In the U.S., The Week Junior quickly reached 75,000 subscribers in its first year of operation, spurred by lockdowns. Since then, the publisher has added 25,000 incremental readers, according to Richard Campbell, the managing director of news at Future plc.

The growing U.S. readership means The Week Junior has built an advertising business against its 100,000 subscribers—an audience that often includes parents, grandparents and relatives of the children. By the end of 2022, its advertising revenue had crossed the six-figure threshold, according to Campbell, who wouldn’t share financial specifics.

“We are principally a subscription proposition, a premium product that we think people will pay for,” Campbell said. “We have not made assumptions around needing to generate significant sums of advertising revenue, which has actually given us a platform that becomes of real interest to advertisers.”

Despite the size of the audience, kids’ news has remained a challenge for publishers. Similar ventures, such as NowThis Kids and The New York Times’ NYT Now, have closed in recent years. By treating its offering as a subscription-only product and targeting audiences of parents, grandparents and educators, The Week Junior aims to grow sustainably and tap into a relatively unsaturated market. 

“At the end of the day, it comes down to attention,” said Whitney Fishman Zember, the group director of consumer insights and innovation at GroupM. “This is a generation raised on YouTube clips. Attention is scarce. How are you differentiating the product enough?”

Building an advertising business suitable for children

The Week Junior generates the majority of its revenue through direct payment, giving it the luxury of treating its advertising business as supplemental, Campbell said.

This means the publisher can avoid many of the ethical and legal challenges involved in advertising to children, such as handling sensitive information. 

The publication, which employs around 40 U.S. staff, uses the web on a limited basis. Certain campaigns will prompt young readers to visit a landing page or complete a quiz, and in those situations, the site employs an age gate, which keeps it COPPA-compliant.

Rather than sell The Week Junior as a bolt-on to the larger Future plc. portfolio, the publisher offers its inventory directly to brands and agencies looking to reach an audience of young readers and their parents, said Campbell. 

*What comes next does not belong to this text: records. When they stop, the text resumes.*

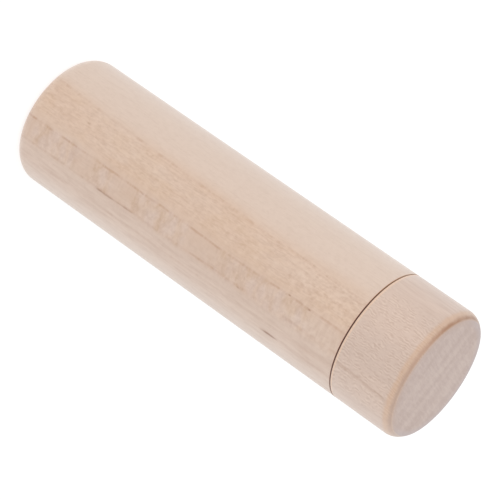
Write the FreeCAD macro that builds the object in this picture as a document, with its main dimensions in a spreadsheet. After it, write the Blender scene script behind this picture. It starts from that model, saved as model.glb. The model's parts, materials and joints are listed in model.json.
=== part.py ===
"""Turned wooden needle case: a long bored body with a spigot, and a short push-on cap.

Units are millimetres. +Z runs along the turning axis from the body's base to the cap.
The origin is the centre of the base face, so the case stands on it.
"""

import FreeCAD, Part
import math
import os

import Sketcher

# Driving dimensions. The sheet holds one row for each: alias, value, what it is.
DIMENSIONS = (
    ("outer_diameter", 23.0, "outside of the body and of the cap"),
    ("shoulder_height", 69.1, "base face to the shoulder that the cap faces"),
    ("base_edge_radius", 2.8, "round of the body's base edge"),
    ("base_face_diameter", 18.5, "flat of the base, inside its round"),
    ("spigot_diameter", 18.4, "spigot that the cap pushes onto"),
    ("spigot_length", 8.2, "shoulder to the spigot's end"),
    ("spigot_lead", 0.6, "lead-in chamfer on the spigot's end"),
    ("bore_diameter", 14.0, "needle bore"),
    ("bore_depth", 68.0, "spigot's end to the foot of the bore's straight wall"),
    ("bore_point_angle", 118.0, "drill point at the bore's foot, degrees"),
    ("bore_mouth_diameter", 15.0, "wide end of the bore's countersunk mouth"),
    ("seam_gap", 0.15, "hairline left between shoulder and cap rim"),
    ("cap_length", 11.85, "cap rim to its end face"),
    ("cap_edge_radius", 2.3, "round of the cap's end edge"),
    ("cap_face_diameter", 21.2, "flat end of the cap, inside its round"),
    ("socket_clearance", 0.05, "radial gap between spigot and socket"),
    ("socket_lead", 0.5, "lead-in chamfer at the socket's mouth"),
    ("edge_break", 0.1, "small round on the two edges that meet at the seam"),
)
SHEET = "Sizes"
TOLERANCE = 1e-4  # used to pick an edge by its radius and height

doc = FreeCAD.newDocument("NeedleCase")


def fill_sheet():
    """Writes every driving dimension to the spreadsheet and gives it its alias."""
    sheet = doc.addObject("Spreadsheet::Sheet", SHEET)
    for row, (alias, value, meaning) in enumerate(DIMENSIONS, start=1):
        sheet.set(f"A{row}", alias)
        sheet.set(f"B{row}", str(value))
        sheet.set(f"C{row}", meaning)
        sheet.setAlias(f"B{row}", alias)
    doc.recompute()
    return sheet


sizes = fill_sheet()


def origin_plane(body, role):
    """The origin plane of this body with the given role, such as XZ_Plane."""
    return next(p for p in body.Origin.OriginFeatures if p.Role == role)


def new_sketch(body, name, role):
    """An empty sketch on one of the body's own origin planes."""
    sketch = body.newObject("Sketcher::SketchObject", name)
    sketch.AttachmentSupport = [(origin_plane(body, role), "")]
    sketch.MapMode = "FlatFace"
    return sketch


def bind(sketch, constraint, name, expression):
    """Adds a dimension to the sketch and ties it to an expression on the sheet."""
    index = sketch.addConstraint(constraint)
    sketch.renameConstraint(index, name)
    sketch.setExpression(f"Constraints.{name}", expression)


def join_ends(sketch, ends):
    """Makes pairs of points meet. Each pair is (geometry, point, geometry, point)."""
    for pair in ends:
        sketch.addConstraint(Sketcher.Constraint("Coincident", *pair))


def align(sketch, kind, geometries):
    """Makes the given lines Horizontal or Vertical."""
    for geometry in geometries:
        sketch.addConstraint(Sketcher.Constraint(kind, geometry))


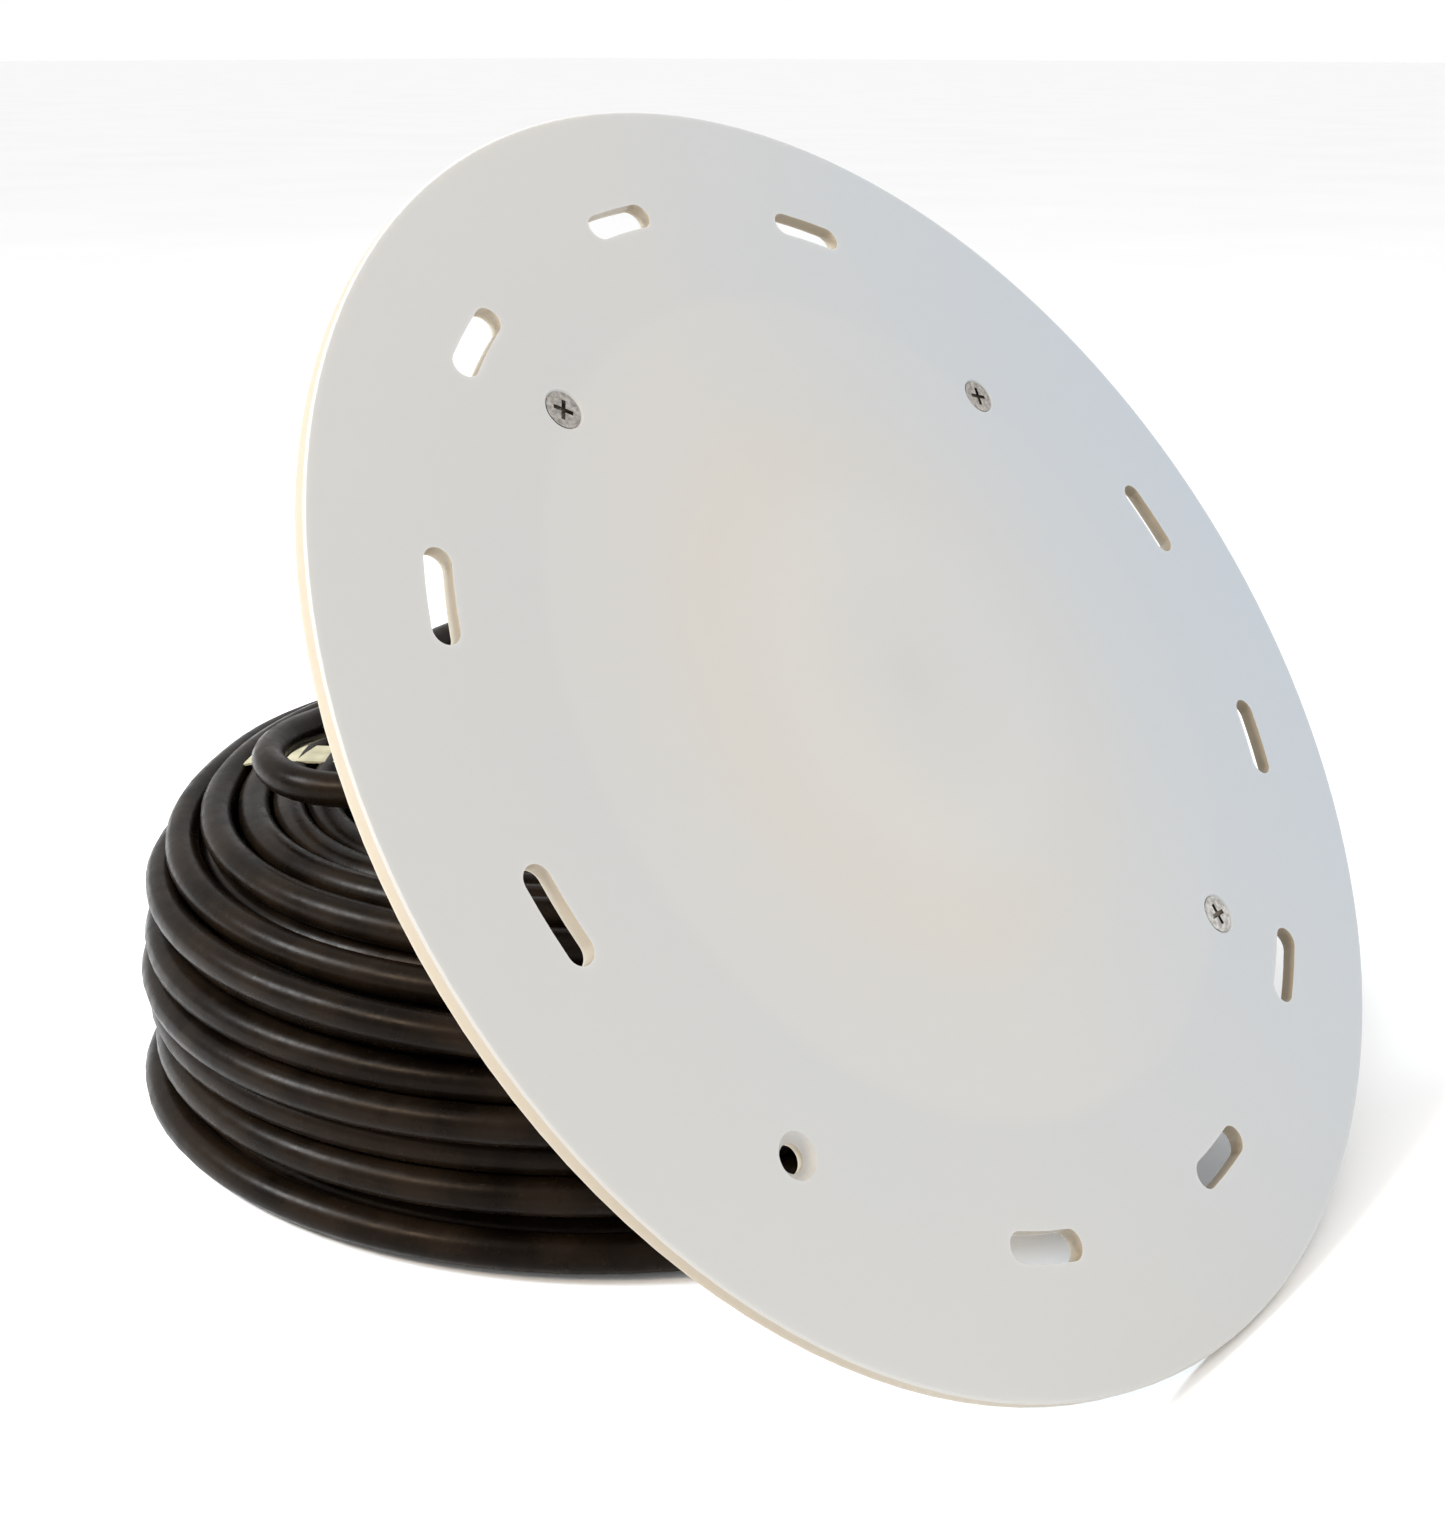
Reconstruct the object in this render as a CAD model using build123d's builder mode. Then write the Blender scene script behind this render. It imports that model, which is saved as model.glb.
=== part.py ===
"""Underwater pool light: a round translucent face plate with a sealed LED lamp behind it,
leaning on the coil of its own supply cable. Millimetres and degrees, +Z up, floor at z = 0."""
import os
from math import cos, dist, pi, radians, sin, tan

from build123d import *

# Face plate
plate_radius = 139.7
plate_thickness = 3.175
plate_bevel = 0.4
slot_circle = 113.6
slot_length = 19.0
slot_width = 5.8
slot_angles = (0, 30, 60, 120, 150, 180, 210, 240, 300, 330)
pilot_circle = 111.4
pilot_radius = 2.6
pilot_sink_radius = 4.2

# How the head stands: its normal rises by head_tilt, and its 3 o'clock is turned by head_roll
head_tilt = 36.1
head_roll = 128.2

# Plate screws, at 3, 6 and 9 o'clock
screw_circle = 92.1
screw_angles = (0, 180, 270)
screw_turns = {0: 20, 180: 52, 270: 35}
screw_radius = 2.0
screw_head_radius = 4.02
screw_head_height = 2.1
screw_recess = 0.25
screw_length = 9.0
sink_radius = 4.5
recess_span = 4.6
recess_width = 0.95
recess_depth = 1.5
insert_radius = 3.2
insert_length = 5.6

# Lamp housing behind the plate
flange_radius = 90.0
flange_depth = 8.8
rim_width = 1.8
ear_reach = 107.0
ear_width = 40.0
ear_thickness = 6.4
cup_radius = 76.0
cup_base_radius = 74.8
cup_wall = 3.5
housing_back = 28.8
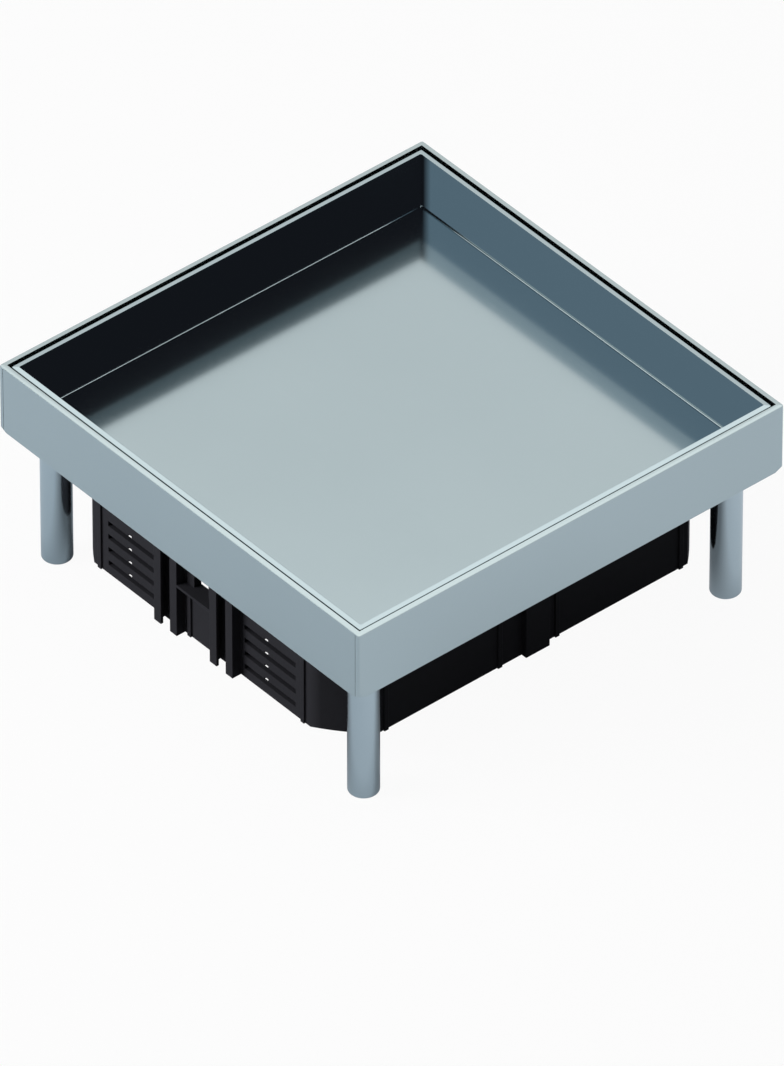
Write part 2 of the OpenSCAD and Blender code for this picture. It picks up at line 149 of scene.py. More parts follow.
def combined(tree, first, second, operation="ADD"):
    node = tree.nodes.new("ShaderNodeMath")
    node.operation = operation
    tree.links.new(first, node.inputs[0])
    tree.links.new(second, node.inputs[1])
    return node.outputs[0]


def tinted(tree, factor, dark, light):
    node = tree.nodes.new("ShaderNodeMix")
    node.data_type = "RGBA"
    node.inputs["A"].default_value = (*dark, 1)
    node.inputs["B"].default_value = (*light, 1)
    tree.links.new(factor, node.inputs["Factor"])
    return node.outputs["Result"]


def bumped(tree, shader, height, strength, distance):
    node = addNode(tree, "ShaderNodeBump", Strength=strength, Distance=distance * mm)
    tree.links.new(height, node.inputs["Height"])
    tree.links.new(node.outputs["Normal"], shader.inputs["Normal"])


def mixedShader(tree, share, first, second):
    mix = tree.nodes.new("ShaderNodeMixShader")
    tree.links.new(share, mix.inputs["Fac"])
    tree.links.new(first.outputs[0], mix.inputs[1])
    tree.links.new(second.outputs[0], mix.inputs[2])
    return mix


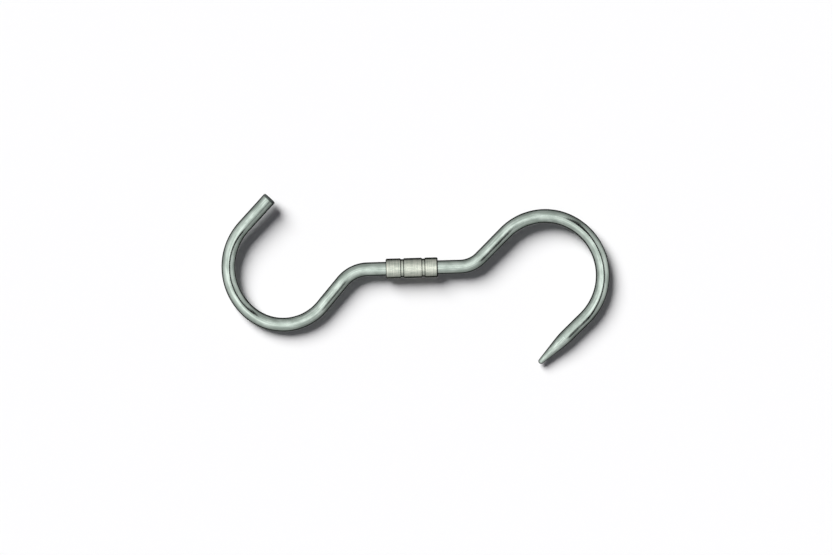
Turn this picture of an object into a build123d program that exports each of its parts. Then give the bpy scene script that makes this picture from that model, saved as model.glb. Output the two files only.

These ad-buys often include spots in one of two newsletters from The Week Junior, which cumulatively reaches 120,000 readers monthly, according to the publisher.

Like children’s advertising, the campaigns must make sense to young readers while targeting their parents. For instance, a promotion for the Propane Education and Research Council illustrated the story of a young boy who convinced his school to switch its buses to run on propane. 

Growth through digital and print

As the lives of children move increasingly online, The Week Junior has remained primarily a print product in response to reader requests, Campbell said. 

Through survey and purchaser feedback, the publisher discovered that parents value the time away from screens for their children and appreciate the physical nature of the magazine. It also uses direct mailers to reach educators and specific school programs in the U.S.

Nonetheless, most of its reader acquisition comes through digital channels, and The Week Junior offers a digital companion product for teachers looking to incorporate the physical magazine into their curriculum, said Campbell.

The relationship between the child and parent product also proves mutually beneficial. To find potential subscribers, the publisher targets readers of The Week who are parents or grandparents. And by converting young news hounds into fans of The Week, it expands its funnel of future subscribers.

“If you trust The Week brand, you’re more likely to buy it for your kids because you know it’s going to be a certain quality,” Fishman Zember said. “There’s a halo effect that a brand can tap into.”